Three quality 30-minute sessions per week beats one chaotic 3-hour marathon session. Regular practice keeps your skills fresh, builds muscle memory effectively, and reduces injury risk from overtraining. Your body adapts better to frequent, moderate stimulus than sporadic intense efforts.

Time-Saving Shortcuts

Use Video Analysis to Identify Issues Quickly

Record yourself from multiple angles during practice. Watch footage in slow-motion to spot technical flaws that might take weeks to identify otherwise. This shortcut eliminates guesswork and focuses your training on actual problem areas rather than general practice.

Warm Up Strategically

Spend just 5-10 minutes on dynamic stretching and light bouncing instead of lengthy warm-ups. Focus on wrists, ankles, and hips specific to trampolining. This minimal warm-up gets you bouncing quickly while preparing your body safely, saving 15-20 minutes per session without sacrificing injury prevention.

Prioritize Skills Aligned With Your Goals

Don’t practice everything equally. If you’re training for competitive gymnastics, focus on judged elements. If you want to learn tricks for fun, practice what excites you. This focused approach cuts unnecessary training time while maintaining motivation and achieving your specific objectives faster.

Join a Group Class for Structured Training

Group classes provide pre-planned progressions, coaching, and peer motivation without you needing to design workouts. This saves mental effort and ensures you follow proven training structures rather than reinventing the wheel.

Money-Saving Tips

Find Community Trampolining Parks

Many communities offer public or subsidized trampolining facilities cheaper than private gyms. Parks departments often run programs at fraction of private coaching costs. Research local options to access quality equipment and facilities without premium pricing.

Share Coaching Sessions With Friends

Group coaching rates are significantly cheaper than private lessons. Splitting a coach’s hourly rate among 3-4 people makes professional instruction affordable while maintaining quality feedback and safety spotting during progression work.

Buy Used Equipment Wisely

Quality trampolines last decades. Search online marketplaces for used models from reputable brands. Inspect springs, mat condition, and frame integrity before purchasing. A used Springfree or similar quality brand often costs half the retail price while providing years of reliable use.

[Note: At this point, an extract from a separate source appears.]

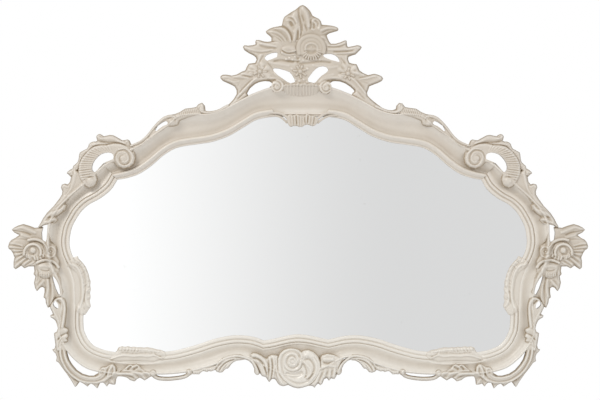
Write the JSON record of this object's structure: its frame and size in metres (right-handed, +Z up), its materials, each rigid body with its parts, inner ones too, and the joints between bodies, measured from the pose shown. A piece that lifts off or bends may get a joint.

Use Free Online Resources for Basics

YouTube channels from certified trainers and gyms offer excellent free content for learning fundamentals and progressions. Supplement free resources with occasional coaching to ensure proper form on advanced skills where safety spotting matters most.

Quality Improvement

Focus on Height Control and Consistency

Before adding tricks, master consistent height and landing patterns. Quality trampolining requires predictable bounce characteristics so you know exactly when and where rotation will occur. Spend weeks perfecting consistent landings—this foundation separates amateurs from advanced athletes.

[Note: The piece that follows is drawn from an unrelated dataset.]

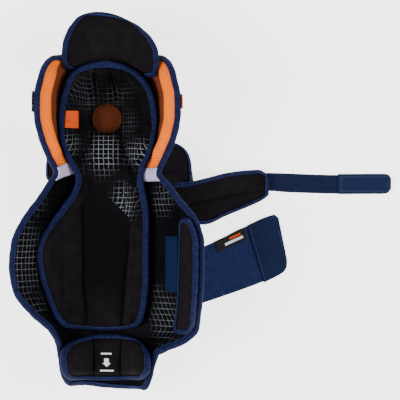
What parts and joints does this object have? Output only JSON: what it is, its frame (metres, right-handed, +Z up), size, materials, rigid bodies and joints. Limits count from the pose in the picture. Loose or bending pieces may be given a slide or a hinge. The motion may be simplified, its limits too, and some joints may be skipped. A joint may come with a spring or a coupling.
{
  "type": "hockey shin guard",
  "caption": "Padded hockey shin guard for the right leg: hard shin and knee shells outside, foam wings, knee cup, removable liner and elastic straps with hook tabs.",
  "frame": {"origin": "centre of the bounding box in plan, on the ground that the guard lies on", "axes": "+Z up out of the hollow for the leg, +Y along the leg from the ankle to the thigh, +X across the leg to its outer side, where the straps lie"},
  "size_m": [0.5024, 0.4984, 0.1116],
  "materials": {
    "shell": "smooth moulded plastic, satin",
    "foam": "brushed knit over foam",
    "print": "smooth knit over foam with a fine printed grid",
    "lining": "brushed mesh over foam",
    "tape": "folded binding tape",
    "elastic": "woven elastic",
    "rib": "ribbed elastic",
    "loop": "loop pile",
    "hook": "hook tape with a stitched edge",
    "label": "woven label",
    "bright": "woven label"
  },
  "bodies": {
    "root": {"shin_padding": "print", "neck_elastic": "rib", "knee_lining": "lining", "body_binding": "tape", "shin_shell": "shell", "knee_shell": "shell", "liner": "foam", "liner_binding": "tape", "liner_label": "bright", "ankle_pad": "foam", "ankle_pad_binding": "tape", "thigh_flap": "foam", "thigh_flap_binding": "tape", "outer_side_tab": "foam", "outer_side_tab_binding": "tape", "inner_side_tab": "foam", "inner_side_tab_binding": "tape", "calf_pad": "foam", "calf_pad_binding": "tape", "loop_patch": "loop", "upper_strap_paddle": "foam", "upper_strap_paddle_binding": "tape", "upper_strap_elastic": "elastic", "upper_strap_tab": "hook", "lower_strap_elastic": "elastic", "lower_strap_tab": "hook", "lower_strap_label": "label", "inner_knee_label": "label", "outer_knee_label": "bright"}
  },
  "joints": []
}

Develop Spatial Awareness and Body Control

Practice skills with eyes closed or in low-light conditions to build proprioception. This develops the internal awareness needed to execute tricks without visual reference. Quality athletes know their body position in space, not just where they’re looking.

Strengthen Your Core and Stabilizer Muscles

Off-trampoline strength training significantly improves form quality. Focus on planks, side planks, hollow body holds, and rotational exercises that translate directly to better control during aerial skills. Stronger stabilizers mean cleaner technique and fewer balance corrections mid-trick.

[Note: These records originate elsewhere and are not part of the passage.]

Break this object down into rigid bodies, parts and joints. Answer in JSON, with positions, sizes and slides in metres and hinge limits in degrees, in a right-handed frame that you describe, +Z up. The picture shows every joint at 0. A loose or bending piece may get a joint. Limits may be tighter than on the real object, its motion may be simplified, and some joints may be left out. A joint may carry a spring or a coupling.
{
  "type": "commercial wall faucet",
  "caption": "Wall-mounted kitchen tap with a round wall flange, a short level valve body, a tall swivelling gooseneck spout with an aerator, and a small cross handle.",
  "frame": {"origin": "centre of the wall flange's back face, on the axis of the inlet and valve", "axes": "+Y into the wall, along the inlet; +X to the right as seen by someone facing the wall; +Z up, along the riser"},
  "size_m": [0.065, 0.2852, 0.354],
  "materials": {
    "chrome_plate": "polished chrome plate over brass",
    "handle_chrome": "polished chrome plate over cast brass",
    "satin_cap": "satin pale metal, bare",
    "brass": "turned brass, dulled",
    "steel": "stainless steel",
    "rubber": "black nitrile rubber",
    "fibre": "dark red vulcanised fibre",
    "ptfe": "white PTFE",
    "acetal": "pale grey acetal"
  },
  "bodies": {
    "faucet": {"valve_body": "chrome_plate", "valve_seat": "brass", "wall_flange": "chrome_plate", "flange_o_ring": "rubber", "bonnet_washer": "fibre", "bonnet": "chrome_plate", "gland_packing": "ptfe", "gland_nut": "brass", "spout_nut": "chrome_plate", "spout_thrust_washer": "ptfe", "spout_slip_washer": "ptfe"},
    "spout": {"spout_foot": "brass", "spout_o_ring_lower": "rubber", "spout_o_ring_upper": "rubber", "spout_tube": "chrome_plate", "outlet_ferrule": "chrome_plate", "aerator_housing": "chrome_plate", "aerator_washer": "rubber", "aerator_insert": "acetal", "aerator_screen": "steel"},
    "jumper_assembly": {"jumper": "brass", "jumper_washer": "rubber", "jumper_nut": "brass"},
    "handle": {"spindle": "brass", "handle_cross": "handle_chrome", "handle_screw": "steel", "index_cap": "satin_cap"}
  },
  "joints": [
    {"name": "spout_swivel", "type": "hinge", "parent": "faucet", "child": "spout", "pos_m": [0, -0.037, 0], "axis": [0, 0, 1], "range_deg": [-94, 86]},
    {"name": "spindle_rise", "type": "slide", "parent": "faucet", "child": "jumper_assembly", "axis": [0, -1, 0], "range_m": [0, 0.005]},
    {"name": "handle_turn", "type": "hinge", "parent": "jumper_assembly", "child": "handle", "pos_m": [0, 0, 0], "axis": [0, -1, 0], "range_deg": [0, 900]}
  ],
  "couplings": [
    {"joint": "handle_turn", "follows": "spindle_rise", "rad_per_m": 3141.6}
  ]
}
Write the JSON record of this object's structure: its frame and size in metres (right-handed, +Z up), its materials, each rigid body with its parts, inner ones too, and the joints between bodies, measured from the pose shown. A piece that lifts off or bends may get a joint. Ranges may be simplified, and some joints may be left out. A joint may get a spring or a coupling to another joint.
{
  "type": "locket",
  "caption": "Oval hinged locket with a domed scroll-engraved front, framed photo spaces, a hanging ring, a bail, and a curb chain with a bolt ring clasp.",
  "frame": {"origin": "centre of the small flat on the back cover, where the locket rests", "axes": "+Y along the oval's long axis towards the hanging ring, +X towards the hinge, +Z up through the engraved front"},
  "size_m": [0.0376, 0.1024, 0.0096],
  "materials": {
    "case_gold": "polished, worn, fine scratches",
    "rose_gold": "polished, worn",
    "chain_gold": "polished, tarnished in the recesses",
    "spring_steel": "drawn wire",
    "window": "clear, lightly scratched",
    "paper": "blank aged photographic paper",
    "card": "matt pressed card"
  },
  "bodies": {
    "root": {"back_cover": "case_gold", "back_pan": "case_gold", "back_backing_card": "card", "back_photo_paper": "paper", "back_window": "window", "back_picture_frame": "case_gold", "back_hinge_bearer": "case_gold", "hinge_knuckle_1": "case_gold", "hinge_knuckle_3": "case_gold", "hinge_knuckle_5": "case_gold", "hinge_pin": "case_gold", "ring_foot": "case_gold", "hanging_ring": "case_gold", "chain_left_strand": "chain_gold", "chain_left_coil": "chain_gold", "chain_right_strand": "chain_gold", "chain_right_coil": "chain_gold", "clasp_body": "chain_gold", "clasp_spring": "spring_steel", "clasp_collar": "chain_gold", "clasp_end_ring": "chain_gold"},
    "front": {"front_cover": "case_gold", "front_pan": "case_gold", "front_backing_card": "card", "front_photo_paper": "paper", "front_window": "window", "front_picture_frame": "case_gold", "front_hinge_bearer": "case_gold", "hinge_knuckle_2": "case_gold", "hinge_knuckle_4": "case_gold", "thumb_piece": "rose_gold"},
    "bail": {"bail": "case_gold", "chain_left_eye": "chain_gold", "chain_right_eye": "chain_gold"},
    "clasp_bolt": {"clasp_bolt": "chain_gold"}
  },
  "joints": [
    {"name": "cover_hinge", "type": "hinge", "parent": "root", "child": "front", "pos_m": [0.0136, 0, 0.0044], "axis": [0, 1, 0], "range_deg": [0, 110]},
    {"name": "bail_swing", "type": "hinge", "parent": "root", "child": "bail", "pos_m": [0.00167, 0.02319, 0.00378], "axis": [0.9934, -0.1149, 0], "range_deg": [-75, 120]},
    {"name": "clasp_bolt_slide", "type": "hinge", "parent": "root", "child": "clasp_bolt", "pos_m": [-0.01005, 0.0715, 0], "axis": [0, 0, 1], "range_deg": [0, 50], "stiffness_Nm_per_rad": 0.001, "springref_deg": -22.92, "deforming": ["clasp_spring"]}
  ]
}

Film Every Session and Compare Over Time

Build a video library comparing your technique week-to-week. This visual progression is motivating and reveals subtle improvements invisible during practice. Video comparison also shows whether you’re actually progressing or just maintaining the same flawed pattern.

Troubleshooting Common Problems

  • Landing off-center consistently: Your push-off likely has directional bias. Practice simple bounces while focusing on pushing straight down through your feet rather than forward or backward.
  • Losing height as skills increase: Adding skills creates body tension that dampens bounce. Practice the skill at full height before adding complexity, and maintain a relaxed upper body during initial learning phases.
  • Flipping too fast or too slow: Adjust tuck tightness. Tighter tucks speed rotation; looser tucks slow it. Experiment with arm positioning to fine-tune rotation speed before commitment.
  • Falling backward or forward: This usually means improper takeoff angle or weight shift before jumping. Focus on vertical takeoffs with weight centered over the balls of your feet.
  • Fear preventing skill progression: Use foam pits or soft landings exclusively during initial learning. Gradually increase difficulty of surfaces as confidence builds. Safety equipment removes fear barriers.
  • Sore ankles or knees: Ensure you’re landing centered. Off-center landings stress joints. Also check that your trampoline has adequate bounce—old, worn trampolines cause impact injuries.
  • Fatigue limiting practice sessions: Build in rest days and reduce session intensity. Better to practice 3 times per week at full strength than 5 times completely exhausted and injury-prone.